La ricerca dell’Istituto tedesco Max Planck per l’Antropologia Evolutiva ha rilevato una correlazione tra le complicanze respiratorie e il cromosoma 3 ereditato dai Neanderthal.
Una variante genetica ereditata dall’Uomo di Neandertal rende più vulnerabili al nuovo coronavirus. E’ quanto emerso da uno studio pubblicato sulla rivista Nature e realizzato da Svante Pääbo e Hugo Zeberg, dell’Istituto tedesco Max Planck per l’Antropologia Evolutiva. Incrociatisi con l’uomo circa 60.000 anni fa, i Neandethal hanno trasmesso all’uomo moderno una variante genetica che espone al triplo delle probabilità di subire forme gravi di infezione da COVID-19, tanto da aumentare l’incidenza della ventilazione artificiale. Gli esperti hanno individuato questa variante in misura maggiore negli abitati dell’Asia meridionale. Nel Vecchio Continente, invece, questa variante è diffusa in un soggetto su sei mentre nel continente africano e nelle regioni dell’Asia orientale risulta quasi del tutto assente.
La ricerca, che non dimostra il motivo effettivo per il quale questa determinata variante genetica risulti correlabile ad una maggiore gravità dell’infezione di COVID-19, ripropone il tema dei tratti genetici ereditati dai Neandertal e come questo patrimonio genetico, risultato nelle ricerche recenti man mano più consistente, necessita di ulteriori ricerche.

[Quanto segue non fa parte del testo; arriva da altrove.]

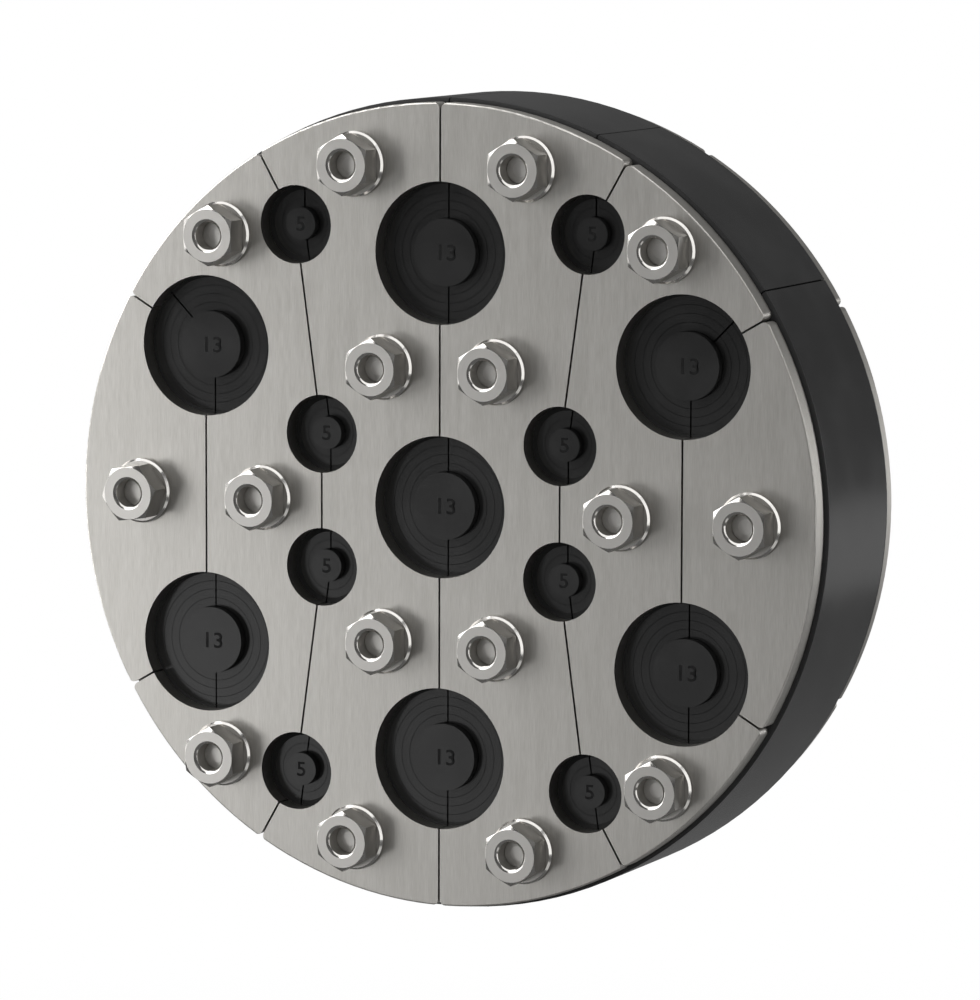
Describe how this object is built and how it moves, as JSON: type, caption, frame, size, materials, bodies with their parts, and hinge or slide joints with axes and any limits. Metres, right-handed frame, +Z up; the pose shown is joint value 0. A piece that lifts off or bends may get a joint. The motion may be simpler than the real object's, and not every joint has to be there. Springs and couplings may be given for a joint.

Secondo le prime ipotesi sembra che il patrimonio genetico di origine neandertaliana ha ricadute effettive sull’uomo di oggi tra cui una maggiore esposizione alle infezioni virali. E’ il cromosoma 3 ad essere indicato dagli esperti come associabile ad una maggiore esposizione all’insufficienza respiratoria in caso di infezione da Sars-CoV-2. Si tratta di una sequenza di Dna che comprende sei geni e che abbiamo ereditato dai Neanderthal a causa di una combinazione di geni introdotta quando le due specie si sono incrociate.